Time to stop doing dumb things!

For this week, and for one week only, Cicero is not going to speak but to rant. Forgive me but I need to get something serious off my chest.

But I want to rant in a constructive way as is Cicero’s wont. My rant is designed to make a point to those of us who want our businesses to succeed. And I am also hoping that the company which is the subject of my ire and splenetic rage may, if I am lucky, hear my angst and fury through their blog monitoring and alert services and address the problem so that some other sucker does not experience what I experienced.

I am so raging with customer dissatisfaction and splenetic rage that I am going to break the habit of a lifetime and name the subject of my ire. It is Abbey. And I want them to know that I will no longer be acquiring the Abbey habit.

To start with did want to say ole and si, si to their blandishments. What transpired was a tragedy of Shakespearean proportions that it inspired a play, ‘A Comedy of Errors’.

I will spare you all the details of my attempts to become an Abbey customer but one small episode should suffice to illustrate Abbey’s poor thinking and low levels of customer centricity.

According to my Iberian amigos I had not supplied with them with a crucial piece of information needed to open an account. This only occurred to them 4 weeks into the account opening process and after 4 weeks of my subtle blend of cajoling and pleading and chasing. Now in this day and age, and knowing how keen I was to help shore up Abbey’s balance sheet with my liquid funds, you would have thought they might try to get in touch with me soonest. We now have the technology to facilitate this.

But no.

They sent me a letter. And not just any letter but one sent to me by a class of mail which meant that it took 9 days to get to me. Hardly an organisation keen to help me as expeditiously as possible, keen to help me get up and running, keen to make it easy as possible for me to do business with them. And to cap it all the form they needed to send me was not even enclosed.

This was the last straw for me and I told them where they could put their account. And by a delicious irony the letter confirming that my account was now closed and the return of the cheque I sent them to open the account, was with me the next day. A business clearly more proficient at closing accounts than it is at opening them. Brilliant. Don’t you agree?

So what lessons can we draw from this.

Well there is the obvious lesson that if you want to open an account, don’t go to Abbey. But for me the key lesson for us all is to ensure that we are in same business as our customer. For me, as for you, opening a bank account is a means to an end. We open bank accounts to help us live our lives. For Abbey and its people thought they were in the business of processing application forms. This was an end in itself and procedures and processes must be followed at all costs even when these do not dovetail to deliver what the customer wants. Writing a customer service strategy is easy-do it quicker, do it more accurately and do it cheaper. QED.

Abbey’s people failed to look at their jobs from the customer’s point of view. They were not walking in the customer’s footsteps but expected the customer to follow in theirs. For any business this is the wrong way round. I hope Abbey has now learnt its lesson from Cicero.

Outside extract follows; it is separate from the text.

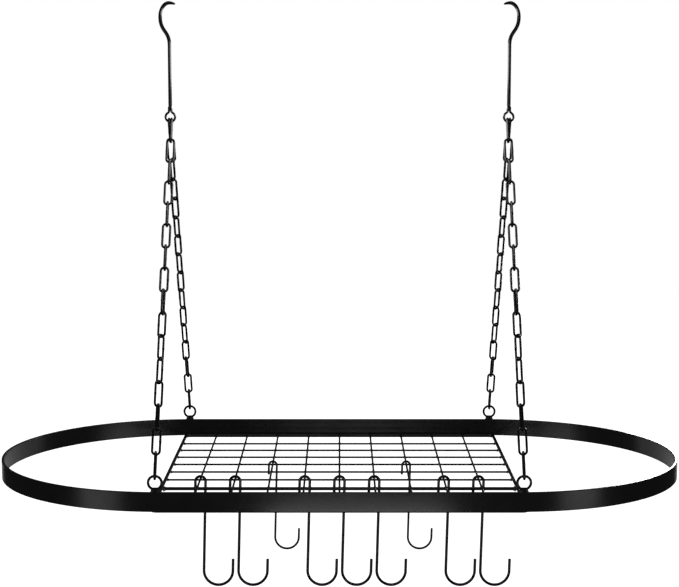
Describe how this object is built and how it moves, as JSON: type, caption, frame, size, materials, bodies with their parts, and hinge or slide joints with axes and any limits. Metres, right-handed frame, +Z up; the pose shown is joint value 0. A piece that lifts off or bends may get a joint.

And for a fee, Cicero would be more than happy to help get their account opening processes as sharp and as crisp as their account closing processes. They do close accounts brilliantly..

I read recently that today’s customer service and satisfaction theories are urging businesses to forget trying to delight or even satisfy customers but instead are telling them to focus all their efforts on fixing things that put customers backs up or which even drive them away. In other words customer satisfaction is easy….just stop doing dumb things to customers.

Are you listening, Abbey?

Rant over. Is it just me?

This week I am going to spare the eco -and environ-mentalists and even the trolley dolly brigade, my questioning scepticism and ask if anyone can tell me what exactly is ‘a traffic investigation’?

I only ask because after the recent Bank Holiday and what seemed like carnage on the roads, there would be appear to be a growing trend for roads to be closed for hours and even days for at least one county length either side of the site of the accident for ‘accident investigation’.. What are they investigating that takes so long? What happens to the results of these investigations? Does anyone care about the log jam of traffic caused by these investigations? I get the impression that no one seems to be in a great hurry to conclude these investigations and to get the roads back to normal.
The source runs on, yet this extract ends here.